As the technology development work proceeds, we will take steps to interest the community in those developments and enable the community to adopt and use them. Many strategies will be used to achieve this, not least outreach via the GEN2PHEN Knowledge Centre. Much of this deployment work will be based upon the ‘database federation’ concept - the cultural equivalent of the integration technologies that we will be developing. For LSDBs in particular, a community already exists that has started to grow in this direction. Especially in the second half of the project, we expect to devote substantial resources to advertising, explaining, and training researchers with the uptake of our solutions.

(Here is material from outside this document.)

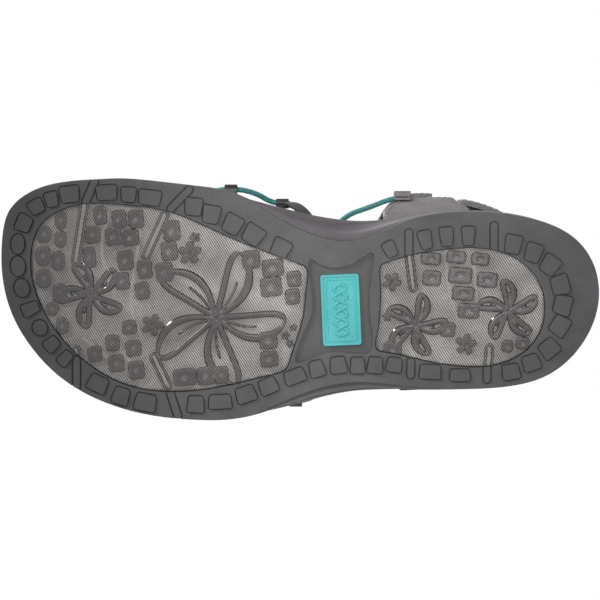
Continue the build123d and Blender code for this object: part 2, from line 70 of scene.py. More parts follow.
class Look:
    """A material or world in the making: add() makes a node and links or sets its inputs."""

    def __init__(self, name, kind=bpy.data.materials):
        self.made = kind.new(name)
        self.made.use_nodes = True
        self.tree = self.made.node_tree
        self.tree.nodes.clear()
        self.coords = self.add("ShaderNodeTexCoord").outputs["Object"]

    def add(self, kind, inputs=None, **props):
        node = self.tree.nodes.new(kind)
        for key, value in props.items():
            setattr(node, key, value)
        for key, value in (inputs or {}).items():
            if isinstance(value, bpy.types.NodeSocket):
                self.tree.links.new(value, node.inputs[key])
            else:
                node.inputs[key].default_value = value
        return node

    def math(self, operation, a, b=0.0):
        return self.add("ShaderNodeMath", {0: a, 1: b}, operation=operation).outputs[0]

    def noise(self, scale, detail=3.0):
        inputs = {"Vector": self.coords, "Scale": scale, "Detail": detail}
        return self.add("ShaderNodeTexNoise", inputs).outputs["Fac"]

    def cells(self, scale):
        inputs = {"Vector": self.coords, "Scale": scale}
        return self.add("ShaderNodeTexVoronoi", inputs, feature="F1").outputs["Distance"]

    def wave(self, pitch_mm, angles=(0, 0, 0), distortion=0.0):
        """Bands across the turned x axis, one every pitch."""
        turned = self.add("ShaderNodeMapping", {"Vector": self.coords, "Rotation": angles})
        inputs = {
            "Vector": turned.outputs[0],
            "Scale": WAVE_SCALE / pitch_mm,
            "Distortion": distortion,
            "Detail": 1.0,
        }
        return self.add("ShaderNodeTexWave", inputs, wave_profile="SIN").outputs["Fac"]

    def ramp(self, fac, stops):
        node = self.add("ShaderNodeValToRGB", {"Fac": fac})
        elements = node.color_ramp.elements
        while len(elements) < len(stops):
            elements.new(0.5)
        for element, (position, colour) in zip(elements, stops):
            element.position = position
            element.color = colour
        return node.outputs["Color"]

    def greys(self, fac, stops):
        """A ramp of greys from (position, value) pairs."""
        return self.ramp(fac, [(at, (v, v, v, 1)) for at, v in stops])

    def times(self, colour, shade, fac=1.0):
        """One colour multiplied by another."""
        node = self.add("ShaderNodeMix", {"Factor": fac}, data_type="RGBA", blend_type="MULTIPLY")
        self.tree.links.new(colour, node.inputs[6])
        self.tree.links.new(shade, node.inputs[7])
        return node.outputs[2]

    def along_foot(self, stops):
        """A grey that changes from toe (0) to heel (1)."""
        y = self.add("ShaderNodeSeparateXYZ", {"Vector": self.coords}).outputs["Y"]
        return self.greys(self.math("ADD", self.math("MULTIPLY", y, 1.0 / FOOT_LENGTH), 0.5), stops)

    def attribute(self, name):
        return self.add("ShaderNodeAttribute", attribute_name=name).outputs["Fac"]

    def bump(self, height, distance_mm, normal=None):
        inputs = {"Height": height, "Distance": distance_mm * MM, "Strength": 1.0}
        if normal is not None:
            inputs["Normal"] = normal
        return self.add("ShaderNodeBump", inputs).outputs["Normal"]

    def finish(self, **inputs):
        shader = self.add("ShaderNodeBsdfPrincipled", inputs)
        self.add("ShaderNodeOutputMaterial", {"Surface": shader.outputs[0]})
        return self.made


def rubber(name, colour, painted_light_by_depth=None, grain=0.02, roughness=0.55, painted_light_along_foot=None):
    """Moulded rubber: cloudy colour, fine matt grain, and, where given, light and shade painted by depth and
    from toe to heel.
    """
    look = Look(name)
    cloud = look.noise(60.0, 4.0)
    base = look.ramp(cloud, [(0.35, shifted(colour, -6)), (0.65, shifted(colour, 5))])
    # Greys by the depth attribute: painted shade in the outsole's hollows; on the midsole a painted highlight
    # on the lip and painted shade up the wall and in the scored line
    if painted_light_by_depth is not None:
        base = look.times(base, look.greys(look.attribute("depth"), painted_light_by_depth))
    # Greys from toe to heel: painted shade where less light falls, on the outsole darkest at the toe and the
    # heel, on the midsole at the waist
    if painted_light_along_foot is not None:
        base = look.times(base, look.along_foot(painted_light_along_foot))
    base = look.times(base, look.greys(look.noise(1400.0, 2.0), [(0.3, 0.86), (0.7, 1.08)]))
    rough = look.math("ADD", look.math("MULTIPLY", look.noise(220.0), 0.25), roughness - 0.12)
    normal = look.bump(look.noise(2600.0, 2.0), grain)
    return look.finish(**{"Base Color": base, "Roughness": rough, "Normal": normal})


def woven(name, dark, light, pitch, angles=(0, 0, 0), depth=0.08, cross=1.0, sheen=0.25):
    """A weave of two crossing sets of yarns."""
    look = Look(name)
    warp = look.wave(pitch, angles)
    weft = look.wave(pitch * cross, (angles[0], angles[1], angles[2] + math.pi / 2))
    height = look.math("MULTIPLY", warp, weft)
    height = look.math("ADD", height, look.math("MULTIPLY", look.noise(1500.0, 2.0), 0.25))
    colour = look.ramp(height, [(0.1, srgb(*dark)), (0.8, srgb(*light))])
    colour = look.times(colour, look.greys(look.noise(45.0), [(0.3, 0.88), (0.7, 1.06)]))
    normal = look.bump(height, depth)
    return look.finish(**{"Base Color": colour, "Roughness": 0.85, "Normal": normal, "Sheen Weight": sheen})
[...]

Questions of durability must be considered. The standards and software we devise will survive for as long as they remain useful. But G2P databases (ours and others) can only survive given a funding stream to resource their maintenance and ongoing development. In the future, many G2P databases may have to be supported by new business models beyond those of academic funding. Academic and industry members of the Consortium will, together, explore this question, and explore ways by which the innate value of G2P data can be ethically and effectively leveraged to keep such databases growing self-sustainably. The solution may entail devising ways to provide incentives for stakeholders to value and contribute to the G2P database future. A ‘Bio-Resource Impact Factor’ may be relevant here (i.e., an index that quantifies the impact of a given bio-resource), and an ethics panel will work within GEN2PHEN and with other EU projects to actively explore this possibility and report their findings.


To objectively track progress and deficiencies in the GEN2PHEN project we will continually cycle versions of a ‘System Utility and Validation’ pilot project. This will focus upon specific genes/diseases of interest in clinical medicine, starting from the perspectives/needs of the diagnostic laboratory. A team will attempt to use GEN2PHEN systems to explore and interpret "thematic areas" of current and important biomedical importance – for example, genetic aspects of cancer. The objective will be to use the GEN2PHEN system to glean a complete picture of what is known or predictable about the thematic area of interest. This will span questions of immediate interest to medical clinicians/diagnosticians, and also move into basic research questions, animal model evidence, and perhaps even other non-DNA domains of biology. Besides providing assessment of the usefulness of the system in a ‘real-life-like scenario’, it will also judge the relevance/utility of GEN2PHEN training activities, and the GEN2PHEN Knowledge Centre. This assessment pilot will be run every 12-20 months, delivering reports that will be carefully considered and used to refine and redirect GEN2PHEN activities as necessary.